Required task:
Give all of the lines again exactly as they read.

Dataset excerpt:
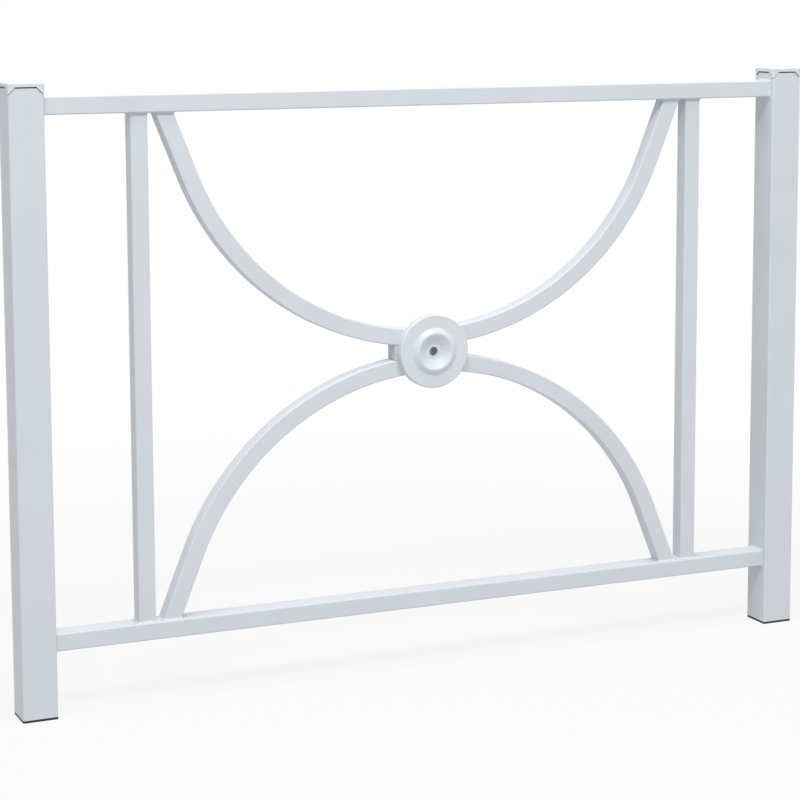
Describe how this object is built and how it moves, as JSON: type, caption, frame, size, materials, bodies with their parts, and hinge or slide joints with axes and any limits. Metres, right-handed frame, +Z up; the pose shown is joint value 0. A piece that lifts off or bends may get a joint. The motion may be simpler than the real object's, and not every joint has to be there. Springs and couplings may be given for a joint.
{
  "type": "street barrier",
  "caption": "Welded square-tube street barrier: two capped posts joined by rails, with uprights and two opposed bowed arcs that meet at a round boss.",
  "frame": {"origin": "centre of the underside of the left post's foot plug, where that post meets the ground", "axes": "+X from the left post to the right post, +Y away from the side that is seen, +Z up"},
  "size_m": [1.502, 0.0671, 1.0629],
  "materials": {
    "powder_coat": "satin pale grey powder coat on steel tube",
    "cap_coat": "satin pale grey powder coat on a pressed cap",
    "rosette_coat": "satin pale grey powder coat on a turned boss",
    "black_plastic": "matte black moulded plug",
    "fastener": "dark plated steel"
  },
  "bodies": {
    "root": {"left_post": "powder_coat", "right_post": "powder_coat", "top_rail": "powder_coat", "bottom_rail": "powder_coat", "left_upright": "powder_coat", "right_upright": "powder_coat", "upper_arc": "powder_coat", "lower_arc": "powder_coat", "centre_spacer": "powder_coat", "left_cap": "cap_coat", "right_cap": "cap_coat", "front_rosette": "rosette_coat", "left_foot_plug": "black_plastic", "right_foot_plug": "black_plastic", "left_cap_carrier": "black_plastic", "right_cap_carrier": "black_plastic", "front_washer": "fastener", "rear_washer": "fastener", "centre_bolt": "fastener", "barrel_nut": "fastener"}
  },
  "joints": []
}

Response to this task:
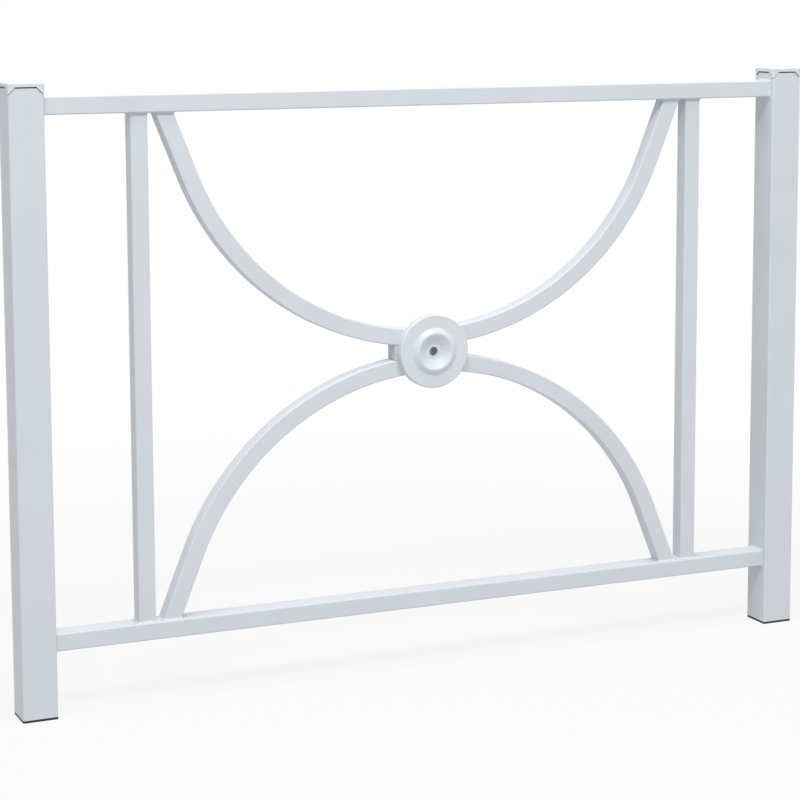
Describe how this object is built and how it moves, as JSON: type, caption, frame, size, materials, bodies with their parts, and hinge or slide joints with axes and any limits. Metres, right-handed frame, +Z up; the pose shown is joint value 0. A piece that lifts off or bends may get a joint. The motion may be simpler than the real object's, and not every joint has to be there. Springs and couplings may be given for a joint.
{
  "type": "street barrier",
  "caption": "Welded square-tube street barrier: two capped posts joined by rails, with uprights and two opposed bowed arcs that meet at a round boss.",
  "frame": {"origin": "centre of the underside of the left post's foot plug, where that post meets the ground", "axes": "+X from the left post to the right post, +Y away from the side that is seen, +Z up"},
  "size_m": [1.502, 0.0671, 1.0629],
  "materials": {
    "powder_coat": "satin pale grey powder coat on steel tube",
    "cap_coat": "satin pale grey powder coat on a pressed cap",
    "rosette_coat": "satin pale grey powder coat on a turned boss",
    "black_plastic": "matte black moulded plug",
    "fastener": "dark plated steel"
  },
  "bodies": {
    "root": {"left_post": "powder_coat", "right_post": "powder_coat", "top_rail": "powder_coat", "bottom_rail": "powder_coat", "left_upright": "powder_coat", "right_upright": "powder_coat", "upper_arc": "powder_coat", "lower_arc": "powder_coat", "centre_spacer": "powder_coat", "left_cap": "cap_coat", "right_cap": "cap_coat", "front_rosette": "rosette_coat", "left_foot_plug": "black_plastic", "right_foot_plug": "black_plastic", "left_cap_carrier": "black_plastic", "right_cap_carrier": "black_plastic", "front_washer": "fastener", "rear_washer": "fastener", "centre_bolt": "fastener", "barrel_nut": "fastener"}
  },
  "joints": []
}